2 łyżki mleka do posmarowania ciasta z wierzchu
cukier do posypania
cukier puder


"Ciasto z lodówki podzielić na 2 części: jedną trochę większa od drugiej. Mniejszą część rozwałkować, podsypując mąką i wyłożyć do foremki, na jej dno i boki. Do wnętrza nałożyć nadzienia z rabarbarem. Drugą część ciasta również rozwałkować i nałożyć na wierzch foremki, zrobić otwory, by sok mógł odparowywać. Ciasto posmarować mlekiem, posypać cukrem".
W przepisie: Piec 15 minut w temperaturze 200ºC, następnie zmniejszyć i piec kolejne 25 minut w temperaturze 180ºC.
Ja piekłam około 20 minut w 200ºC i około 40-50 minut w 180ºC.

wtorek, 4 maja 2010

Racuchy !!!


Ochota na racuchy towarzyszyła mi (a raczej męczyła) całą majówkę. Kiedy tylko przyjechałam do domu od razu wzięłam się za upatrzony przepis Dorotus. To nic, że jadłam je na noc, to nic, że jeszcze ciepłe popijałam zimnym mlekiem ;p  Warto było, bo są przesmaczne. I takie puchate ... Co prawda to dopiero moje drugie racuchy w życiu, ale wiem, że nie będę już szukała innego przepisu.

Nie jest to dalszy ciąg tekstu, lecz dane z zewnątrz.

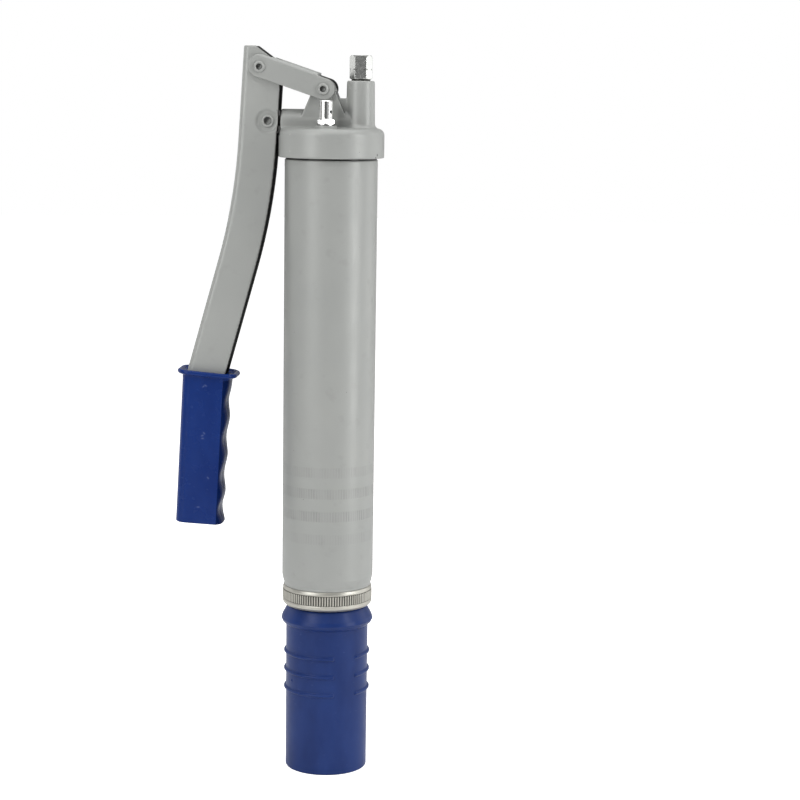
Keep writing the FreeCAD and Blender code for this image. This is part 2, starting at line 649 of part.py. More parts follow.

Składniki na ok.10 średnich sztuk:

250 gr mąki
25 gr drożdży świeżych
3/4 szklanki mleka
jajko
szczypta soli
czubata łyżeczka cukru
olej do smażenia
cukier puder do posypania

Mąkę wymieszać ze szczyptą soli w dużej misce. Zrobić wgłębienie w mące, do którego pokruszyć drożdże. Zalać 1/4 szklanki ciepłego mleka i odstawić na 10-15 minut (nie mieszać!). Po tym czasie dodać resztę mleka i jajko. Wymieszać łyżką i odstawić na godzinę w ciepłe miejsce, pod ściereczką.

Zagotować wodę, nalać do miseczki. Podgrzać olej na patelni (nie za dużo). Łyżkę zamaczać w wodzie przed każdym kolejnym nakładanym racuchem. Smażyć na złoto z obu stron. Wykładać na ręcznik papierowy. Nie żałować cukru pudru. Smacznego!